#### Problem requirements
In the material below, find all lines with the string "FreeCAD" and copy them.

·····

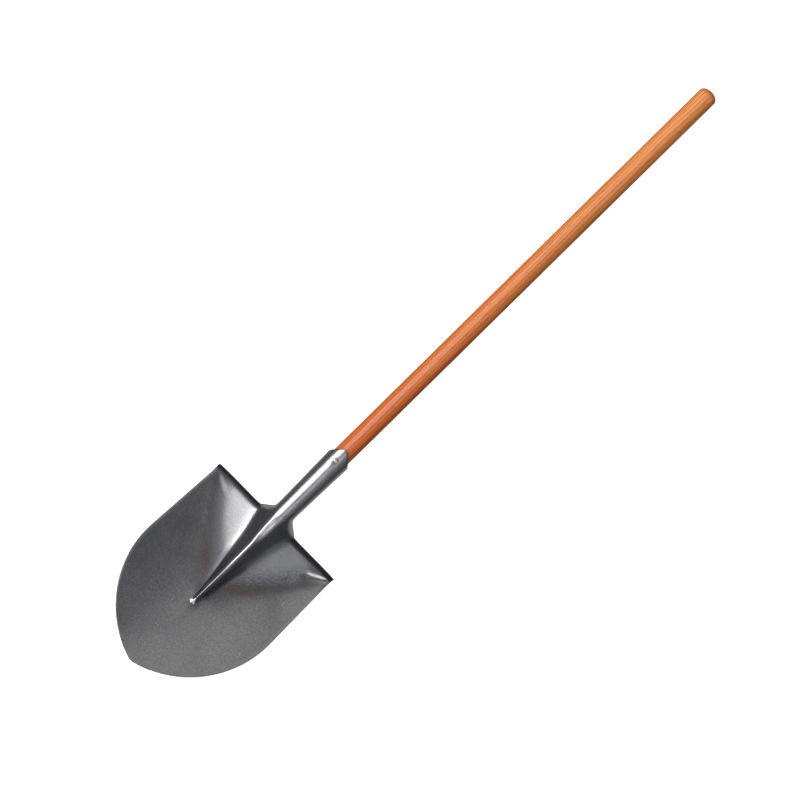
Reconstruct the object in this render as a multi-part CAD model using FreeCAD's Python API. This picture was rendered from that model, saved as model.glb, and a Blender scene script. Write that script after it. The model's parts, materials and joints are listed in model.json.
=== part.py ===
import FreeCAD, Part
import math
import os

# Round point shovel: a pressed steel head with a rolled socket, a turned ash
# handle driven into the socket, and the screw that fixes the two together.
#
# The head is shaped in its own frame, in millimetres: +Y runs along the socket
# axis towards the butt, Y = 0 is the front line of the foot treads, +X is
# across the blade and +Z is out of its hollow face. At the end everything is
# turned a degree about X, so that the shovel lies on its two tread corners
# and the butt of the handle, and moved so that the origin is the middle of
# the bottom of its bounding box.

Vector = FreeCAD.Vector

# --- sheet and blade ---
SHEET = 1.6                 # thickness of the steel sheet
LIFT = math.radians(16.0)   # blade plane against the socket axis
BLADE_LENGTH = 295.0        # tread line to tip, along the blade plane
BLADE_DROP = 18.7           # blade plane below the socket axis at the treads
MAX_HALF_WIDTH = 119.8      # blade's half width at its widest
WIDEST_FROM_TIP = 155.0
EAR_HALF_WIDTH = 115.2      # half width just below the tread corners
EAR_FLARE = 1.2             # the corners themselves turn out this much
EAR_FLARE_RUN = 14.0
EDGE_RADIUS = 161.3         # the two arcs that meet at the point
TIP_RADIUS = 10.0
DISH_DEPTH = 14.0           # depth of the hollow below the blade plane
DISH_END_RISE = 10.0        # how much of that depth is lost at the tip
DISH_LEVEL_TO = 130.0       # the hollow starts to rise beyond this

# --- flat triangles between the dish, the treads and the ridge ---
FACET_RISE = 11.95          # above the blade plane, on the centre line
FACET_FALL_OUT = 0.1017     # slope towards the ear
FACET_FALL_DOWN = 0.196     # slope towards the tip
CREASE_BLEND = 8.0          # how softly they meet the dish, beside the ridge
CREASE_BLEND_EAR = 2.0      # the same out at the ears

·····

#### Written answer
Reconstruct the object in this render as a multi-part CAD model using FreeCAD's Python API. This picture was rendered from that model, saved as model.glb, and a Blender scene script. Write that script after it. The model's parts, materials and joints are listed in model.json.
import FreeCAD, Part
Vector = FreeCAD.Vector